Castro described his aesthetic as "eclectic". It has been described as including a fusion of gothic and surrealist elements. Castro challenged traditional interpretations of his work, particularly regarding gothic and medieval influences. Through his research into European cathedrals, he argued: "As I was doing more research for example on these cathedrals, where did that influence come from in Spain? Oh, it came from the people who crossed over from Africa... So, I am not really doing gothic I am actually doing African".
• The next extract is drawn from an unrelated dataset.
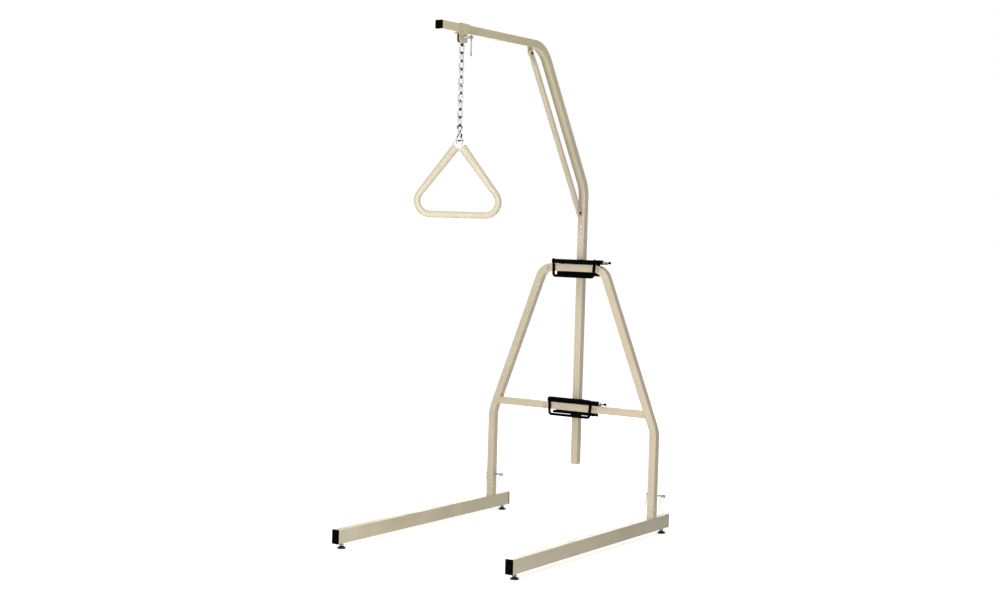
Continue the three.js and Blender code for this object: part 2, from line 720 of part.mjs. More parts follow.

== Technique and materials ==

Castro initially worked with brass and bronze, materials he chose for their historical significance. He later incorporated precious stones and metals but never abandoned his original material choices. Throughout his career, Castro maintained an exclusive production model, creating only about 35 pieces per year.

== Selected works ==

=== Major pieces ===
- Falcon Crest Necklace (2021) — Features an antique bisque winged doll pendant set with diamonds, rubies, emeralds, and pearls. Inspired by shields and bronze plates from the kingdom of Benin.
- Money Brooch (2021–2022) — Features Muzo emeralds, displayed at Sotheby's exhibitions
- Catmando Ring — Features an antique carved jade leopard with rubies, emeralds, and sapphires
- Lock Pendants Series
- The Marauder Ring — Gold, diamonds and sapphire piece inspired by A Tribe Called Quest's Midnight Marauders
- Drip Earrings (2021) — 18k gold and sterling silver with diamonds and garnets

== Exhibitions ==

=== Major exhibitions ===
- Sotheby's "Brilliant & Black: A Jewelry Renaissance" (September 2021) — Curated by Melanie Grant, featuring 21 Black jewelry designers.
- Sotheby's "Brilliant & Black: Age of Enlightenment" (September–October 2022, London) — Posthumous inclusion in follow-up exhibition
- "Castro NYC Futurespective" (October 8, 2024 – January 11, 2025, Carpenters Workshop Gallery, London) — Major retrospective featuring more than 40 pieces, organized by SK Castro.

== Personal life ==

Castro was married to Belinda Castro, with whom he had his son SK in 1999. After their divorce, SK spent summers in New York City with Castro, often helping in the workshop. Castro died suddenly on July 18, 2022, from a heart attack at his home in Istanbul at age 50.

Following Castro's death, his work experienced significant price appreciation. According to Tamara Platisa of Carpenters Workshop Gallery, "The work of Terry Castro is finally getting the recognition it always deserved, and with that comes an increased demand for each unique piece".